The Bureau of Labor Statistics released its February jobs report this morning and the headline number of 175,000 payrolls added beat the consensus estimate of 149,000. The unemployment rate ticked up to 6.7% from January’s number of 6.6%. The labor participation rate held steady at 63%.

Jim Paulsen, Chief Investment Strategist at Wells Capital Management says the number “is only good because people were hunkered down for the worst with weather.” That begs the question, he says, ‘what could the number have been if weather hadn’t impacted the number.’

Related: Economy added 175,000 jobs in February; unemployment rate ticked up to 6.7%

Regardless of what is or isn’t baked into today’s number, Paulsen cautions investors not to read all that much into it from a trading perspective. “I don’t think I’d trade on this,” he says. “I still think we’re going higher here in the intermediate term. I do think the S&P 500 (^GSPC) maybe gets up to around 2,000 this year, but I also think bond yields are moving higher.”
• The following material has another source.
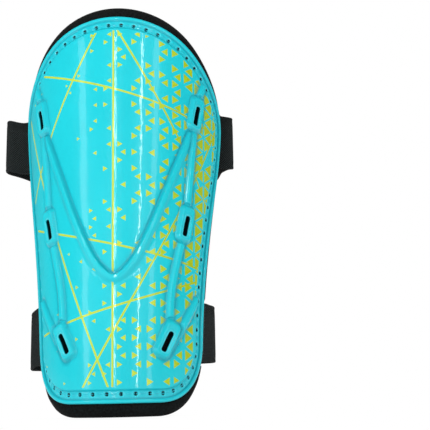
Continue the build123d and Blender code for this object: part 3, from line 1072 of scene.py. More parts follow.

In general Paulsen says if you are still underweight stocks and overweight bonds, it’s time to start moving your money towards the opposite set-up. He predicts the 10-year yield (^TNX) could flirt with 4% by the end of the year. As for a more volatile stock market Paulsen says despite the aforementioned 2,000 mark for stocks in the medium term, he sees the market ending the year close to where it started.